Retrieval-Augmented Language Model and Its Application for Question-Answering and Image Captioning
, Principal Research Scientist, NVIDIA
Language models (LMs) can be largely improved by retrieving from a large-scale text corpus. In particular, augmenting generative language models with a retrieval module at the pre-training stage (e.g., RETRO) can significantly reduce perplexity on the held-out dataset. However, apart from lower perplexity, it remains unknown whether the model like RETRO can obtain similar success in terms of downstream task accuracy and text-generation quality. I'll present a comprehensive study on RETRO compared with the standard GPT model. Specifically, we pre-train RETRO of parameters ranging from 148 million up to 9.5 billion by retrieving over 330 billion tokens.
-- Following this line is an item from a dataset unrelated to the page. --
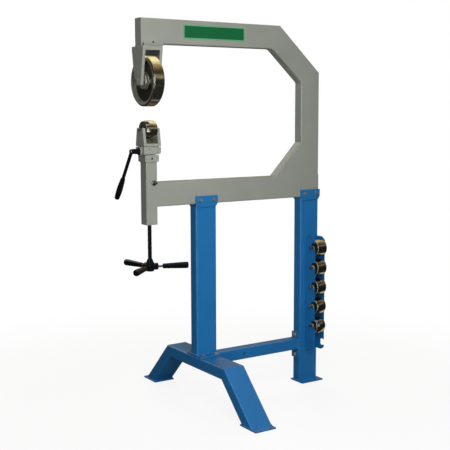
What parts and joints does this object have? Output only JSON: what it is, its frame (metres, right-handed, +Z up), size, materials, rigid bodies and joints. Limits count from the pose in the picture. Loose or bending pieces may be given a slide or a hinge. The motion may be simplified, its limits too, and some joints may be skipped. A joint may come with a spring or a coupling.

Extensive experimental results show that RETRO, or our proposed variant models, outperforms the standard GPT on (1) open-ended text generation with higher factual accuracy, lower toxicity, and less repetition; (2) LM Evaluation Harness benchmark under both zero-shot and fine-tuning settings; and (3) open-domain question-answering benchmarks. Furthermore, we also augmented the RETRO model for image-to-text generation. The proposed Retrieval-augmented Visual Language Model (Re-ViLM) obtained state-of-the-art zero-and few-shot image captioning results.